The Monumental Chapel bell tower, officially known as the Frank E. Brown bell tower, will soon be undergoing a restoration and renovation process due to structural insecurity. Plans for the process began in October, structural work will begin in May and work on the outside of the tower will begin this summer.
Bands will be put around the outside of the tower, which will connect to each other and pull the tower together. From there, non-corrosive steel crossbars will be inserted through the middle of the tower. The bands will later be covered by the new façade, which will include elements from the current and new designs.
The first 25 percent of the tower, starting at the bottom columns, will be white sandstone with capstones. Wesleyan red brick will cover the rest. A beacon with a light will be placed near the top of the tower, which will also include the sound and chime system. The cross will be moved to peak, in the same position that it currently sits.
President Miller said that the two most important aspects of the plan were to make the tower structurally secure and create an aesthetic design that matches the rest of campus. “It will be restoring and renovating, not tearing down,” Miller said. “Memories from the past, celebration of the current, and looking to the future is the best way to put it.”
Greg West, the current Chaplain for the university, looks forward to the change. He said that though the tower may change in appearance, what it symbolizes for the campus will remain the same.
“Above all, this is who we are, this is where we started,” said West. “It’s our roots.”
He expressed a wish that the new designs would take into consideration his idea for ‘baptism from above,’ which would involve West standing at the top of the tower and pouring water balloons on people standing below.
“I haven’t pressed it, but maybe I could talk to them as they design the new thing and have a little perch for me,” he joked. The tower does currently have a ladder that leads to the top, although the ladder is only used for maintenance purposes.
“I am kind of glad they’re changing the design,” said senior Aaliyah Chears-Burton. “It always looked a bit dingy, in my opinion. Then again it’s been around for a while so that grimy look is to be expected after so many years.”
The structural problems were first noticed in 2015, when a $350,000 planning grant that included a facilities condition assessment noticed that the metal on the inside of the tower was badly rusted and the connecting bolts were corroded. The initial analysis stated that the tower would need to be fixed within five years, while a secondary analysis gave a three- to five-year period.

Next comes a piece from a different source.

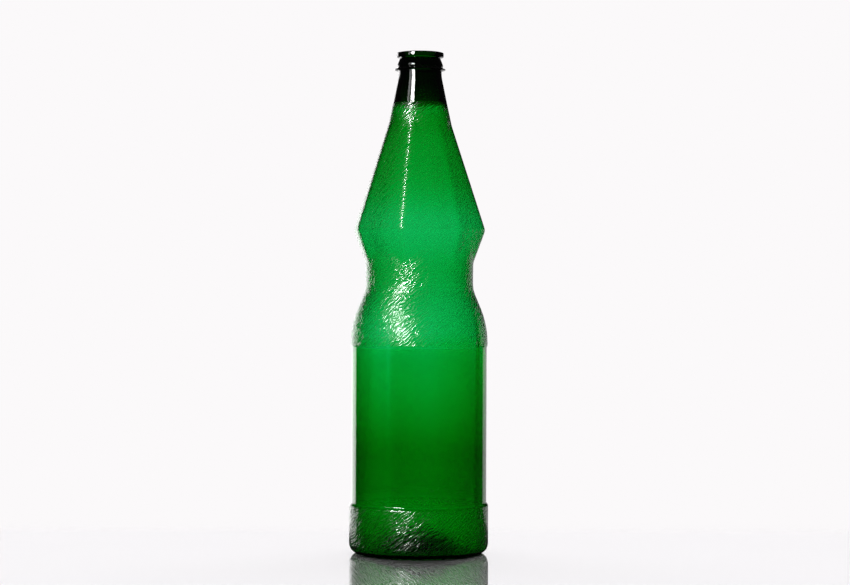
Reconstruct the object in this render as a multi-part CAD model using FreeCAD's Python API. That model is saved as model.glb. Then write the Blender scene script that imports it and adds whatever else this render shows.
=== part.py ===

The 10-year master plan that was released a year later included a plan for corrective maintenance. This plan, among other documents, was released to the Board of Trustees and a select number of donors.
One of these donors expressed an interest in funding a restoration and renovation of the tower. Though the donor wishes to remain anonymous, President Miller revealed that he or she is “somebody who’s had a long relationship with Virginia Wesleyan, and really wants it to be done nicely to match with the architectural integrity of the campus overall and be something there for future generations to benefit from.”
The last time the tower underwent construction was in the late 90’s, when an anonymous donor sparked a revival of musical selections for the tower. One student reported hearing famous tunes from Oklahoma! while others recognized more traditional church hymns.
Music was first introduced in 1975 when a carillon was gifted to the then-college. A carillon is a set of cast bells that play chromatic scales. According to a past Marlin Chronicle article, the original carillon was a tube-type amplicator donated by the Mutual Federal Savings & Loan Association in memory of the bank’s former president.